Above: In this October 2020 video, Reporter Cydney Long hears from Young's attorneys and shows the video capturing the traffic stop.

As she backed up, the officers surrounded the vehicle in the incident caught on the video. Young was disconnected from her 2-year-old son for hours until the boy's grandmother found him in a police cruiser miles away in Center City, with broken glass in his car seat, according to attorneys.

Sometime in the interim, someone took a photo of a female officer holding Young's son near the damaged vehicle. The picture was later posted on the National Fraternal Order of Police Facebook page, along with claims that officers found Young's son "lost" and "wandering around barefoot" before asserting that officers are "the only thing standing between order and anarchy."

The organization later deleted the post and issued a statement saying it learned of "conflicting accounts of the circumstances under which the child came to be assisted by officers."

Thomas said one benefit of holding a hearing will be to correct the record that's out there.

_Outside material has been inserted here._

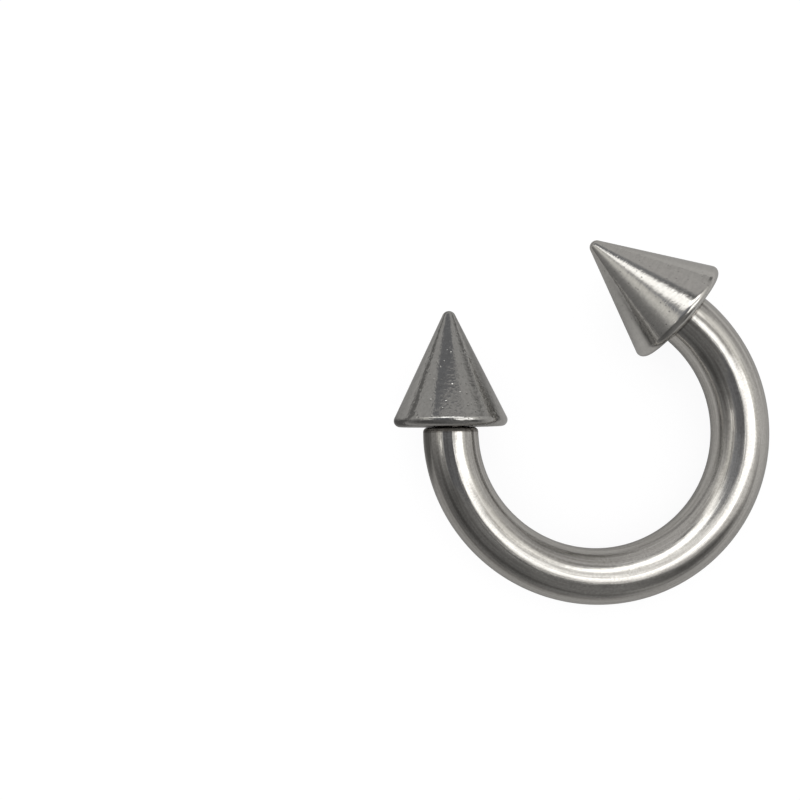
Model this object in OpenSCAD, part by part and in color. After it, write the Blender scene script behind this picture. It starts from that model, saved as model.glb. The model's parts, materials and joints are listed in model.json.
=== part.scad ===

"When images trend, it's hard when you send the wrong information to provide a retraction, or to put the right context out there and expect that to gain the same level of attention," Thomas said.

"Who knows how many people there are who've seen that original image, but never actually understood that parent was not involved in some type of looting situation as it was displayed unfortunately on social media?"

Thomas said he wants to hear from residents, police, Mayor Jim Kenney's administration and the District Attorney's office. Council doesn't have subpoena power, so participation will be voluntary.

The hearing will be advertised in local media and on social media to find people who would like to testify.